I think it would be good for you during this time at home to talk to someone about how to manage your anxiety. Also keep the communication open with your parents. Let them know how you are feeling so that they can be helpful for you as well.
Also remember that college students around the world are going through what you are going through. You are not the first one to be overwhelmed by it and you are most definitely not alone. In my fourth year at college I still get overwhelmed by these feelings, although definitely not like that very first week my freshman year. You'll be able to get through this if it is what you really are striving for. Know you'll have you ups and downs, your good days and bad days. Find things to keep you distracted when you are feeling overwhelmed. Going away for school has made me just that much stronger, and I am positive that it can do that for you too.
Good luck with school! Don't let anxiety rule your life. I have a feeling that you'll be able to overcome this!

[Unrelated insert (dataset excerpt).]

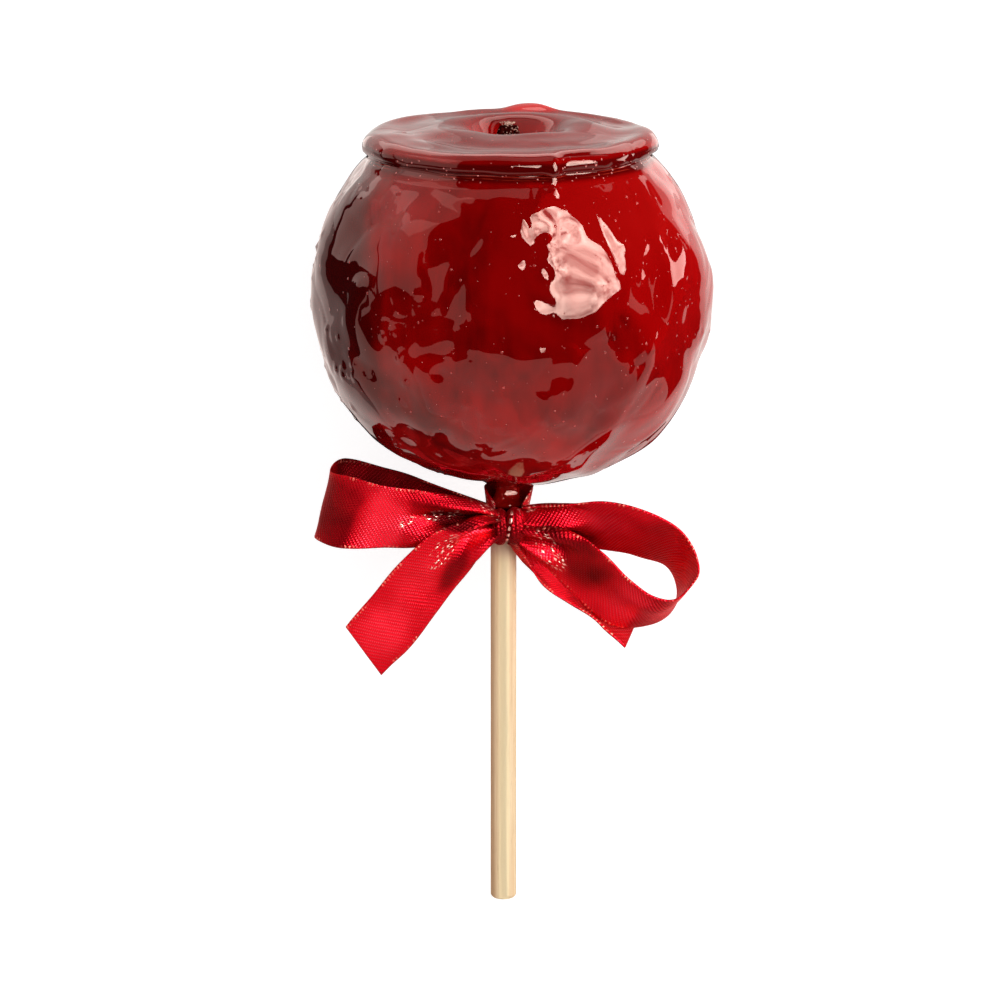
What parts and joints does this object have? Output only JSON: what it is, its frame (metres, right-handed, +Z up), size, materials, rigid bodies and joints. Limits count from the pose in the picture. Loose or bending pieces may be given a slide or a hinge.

-extra emphasis on the connecting with others at school, not just at home-- the move to college is first and foremost an opportunity to transition toward living independently, and although support from home is always appreciated and encouraged, the ultimate goal is to develop some of your own self-reliant strategies (but do SOMETHING! Simply bottling up anxieties will just hurt later, and it will hurt a lot! I have gone through some tough times this way, so I know...)
-keep in touch with yourself, take some of that me-time you always wanted (just every now and then, and not if it interferes with other commitments); being away from home means you get a chance to really discover who you are without any extra family or social pressures.
-Find something you really enjoy, and stick with it! This could be a club, or activity, or organization, or whatever (just make sure it's safe and legal!); the idea here is providing a good consistent baseline, especially since this is also a time of many changes. I find participating in or listening to music (for example) provides that little emotional release point I sometimes need to get through a tough day, but often just taking a walk outside can help too. The key here, I guess, is not distraction, per se, but a safe outlet for those difficult times-- anything from volunteering at the local animal shelter, to joining a sports team (check out the list of intramural sports- ultimate frisbee is usually popular, and, with maybe a few exceptions, pretty much just kids having fun...)
--Do visit home sometimes (e.g. longer breaks, holidays), your family (plus dog, cat, or other pet(s)) probably misses you too, but don't feel like you must go every weekend-- explore your options: sometimes a quiet weekend on campus can be nice, or maybe a friend lives closer and you can stay with them, or even (and I have heard of people doing this, though I haven't done it myself yet) you can get a group of friends together and all go on a road trip over spring break!
- Since I am so far from home, one (or both) of my parents occasionally comes to visit me! There's a couple of reasonably-priced hotels not far away, so they stay there, and we can explore the area out here-- sometimes there's a nice concert, or museum exhibit, or other activity we can do together (my mom even rented bikes once!).
--Think of the distance as an opportunity to get to know a different area, take advantage of the new set of options given to you!